En ocasiones un suceso relativamente simple puede hacernos reflexionar con más intensidad que cualquier argumento sofisticado. La falsa y gravísima acusación a Diego Pastrana, el joven canario que durante unas horas fue considerado asesino y violador de una niña de tres años, parece haber removido las conciencias de los periodistas y, cosa insólita, ha hecho que algunos medios hayan pedido perdón.
¿De qué hay que pedir perdón? Siempre me ha parecido genial la definición que Chesterton daba del periodismo (“decir que Lord Jones ha muerto a quienes no sabían que Lord Jones estuviese vivo”) lo que define una actividad no excesivamente rigurosa, pero básicamente honesta. En el caso del joven canario, lo que ha ocurrido no es, simplemente, que la gente (tanto periodistas como lectores) no supiese quién es Diego Pastrana, puesto que de saberlo no habría creído lo que se le atribuía, sino que muy buena parte del periodismo que ahora se practica es un periodismo moralizante y, por ello, necesariamente morboso, en el que determinadas noticias tienen que ocurrir para no desmentir el tópico corriente de la moralidad pública, y a nada que aparece algo que recuerda levemente a un elefante, alguien grita que estamos en la selva y todo el mundo se pone a correr, a disparar o a lo que crea que le toca hacer en el mundo salvaje.
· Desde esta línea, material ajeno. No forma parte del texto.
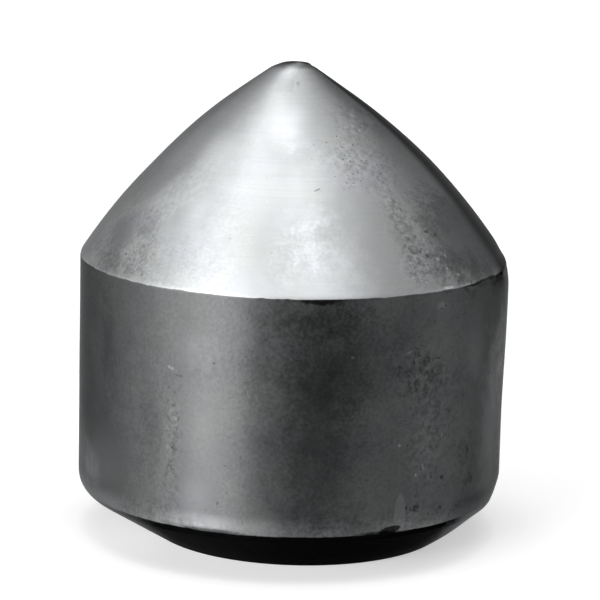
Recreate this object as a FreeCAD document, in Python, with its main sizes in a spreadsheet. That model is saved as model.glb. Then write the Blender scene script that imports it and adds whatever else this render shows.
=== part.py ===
# Conical tip of cemented carbide for a cutting pick, pressed and sintered as one piece.
# Millimetres. +Z runs along the tip's axis to its point, and the origin is the centre of its flat base.
import FreeCAD
import Part
import Sketcher
import math
import os

NODE = "carbide_tip"
OUTPUT_FOLDER = "parts"

# Driving dimensions: name, value in millimetres, what it sizes.
SIZES = (
    ("body_diameter", 22.0, "cylinder that seats in the pick's drilled pocket"),
    ("grip_length", 12.0, "height of the cylinder, from the base cone to the shoulder"),
    ("nose_height", 10.0, "height of the working nose, from the shoulder to the point"),
    ("nose_radius", 30.0, "radius of the nose's bulged flank, seen in section"),
    ("tip_cone_length", 2.2, "straight flank between the bulge and the ball end"),
    ("tip_radius", 2.0, "radius of the ball end at the point"),
    ("shoulder_round", 0.5, "round between the bulged flank and the cylinder"),
    ("base_cone_height", 2.5, "height of the lead-in cone under the cylinder"),
    ("base_cone_run", 3.5, "how far the lead-in cone comes in from the cylinder"),
    ("base_corner_round", 1.5, "round between the cylinder and the lead-in cone"),
    ("base_rim_round", 0.3, "round between the lead-in cone and the flat base"),
)

# How near an edge or a face has to lie to the place where it is looked for.
PLACE_TOLERANCE = 1e-4


def fill_sheet(doc):
    """Writes the driving dimensions into a spreadsheet, one named cell each."""
    sheet = doc.addObject("Spreadsheet::Sheet", "Sizes")
    for column, heading in (("A", "name"), ("B", "millimetres"), ("C", "what it sizes")):
        sheet.set(f"{column}1", heading)
    for row, (name, value, meaning) in enumerate(SIZES, start=2):
        sheet.set(f"A{row}", name)
        sheet.set(f"B{row}", str(value))
        sheet.set(f"C{row}", meaning)
        sheet.setAlias(f"B{row}", name)
    doc.recompute()
    return sheet


def section_points(sheet):
    """Corners and arc centres of half the tip's section, as (radius, height) vectors.

    The straight flank touches both the ball end and the bulge. So the ball's centre, the
    bulge's centre and the shoulder make a triangle whose three sides are known, and its
    angles give the slope of the straight flank.
    """
    body_radius = sheet.body_diameter / 2
    shoulder_height = sheet.base_cone_height + sheet.grip_length
    point_height = shoulder_height + sheet.nose_height
    shoulder = FreeCAD.Vector(body_radius, shoulder_height, 0)
    ball_centre = FreeCAD.Vector(0, point_height - sheet.tip_radius, 0)

    inset = sheet.nose_radius - sheet.tip_radius
    centre_gap = math.hypot(inset, sheet.tip_cone_length)
    reach = shoulder.sub(ball_centre)
    squares = reach.Length**2 + centre_gap**2 - sheet.nose_radius**2
    opening = math.acos(squares / (2 * reach.Length * centre_gap))
    lean = math.atan2(sheet.tip_cone_length, inset)
    slope = math.pi + math.atan2(reach.y, reach.x) - opening - lean

    outward = FreeCAD.Vector(math.cos(slope), math.sin(slope), 0)
    downward = FreeCAD.Vector(math.sin(slope), -math.cos(slope), 0)
    ball_end = ball_centre + outward * sheet.tip_radius
    bulge_end = ball_end + downward * sheet.tip_cone_length
    return {
        "base_centre": FreeCAD.Vector(0, 0, 0),
        "base_rim": FreeCAD.Vector(body_radius - sheet.base_cone_run, 0, 0),
        "base_corner": FreeCAD.Vector(body_radius, sheet.base_cone_height, 0),
        "shoulder": shoulder,
        "bulge_centre": bulge_end - outward * sheet.nose_radius,
        "bulge_end": bulge_end,
        "ball_end": ball_end,
        "ball_centre": ball_centre,
        "point": FreeCAD.Vector(0, point_height, 0),
    }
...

Diego Pastrana no es propiamente una víctima de los periódicos, ni de los periodistas, es directamente víctima de buena parte de los gloriosos prejuicios contemporáneos, esos que jamás nadie debiera atreverse a poner en tela de juicio. No me entretendré en señalar cuáles son esos prejuicios en el caso de Diego, por lo demás bien obvios, pero sí digo con rotundidad que el mal que se le ha causado depende directamente de la estúpida inanidad de nuestra buena conciencia. Las cosas son de tal modo que no resulta extraño que existan quienes exploten el mercado de consumo de tales conciencias, a la vez vulgares y exquisitas, las industrias de la buena conciencia de las que habla Paul Theroux.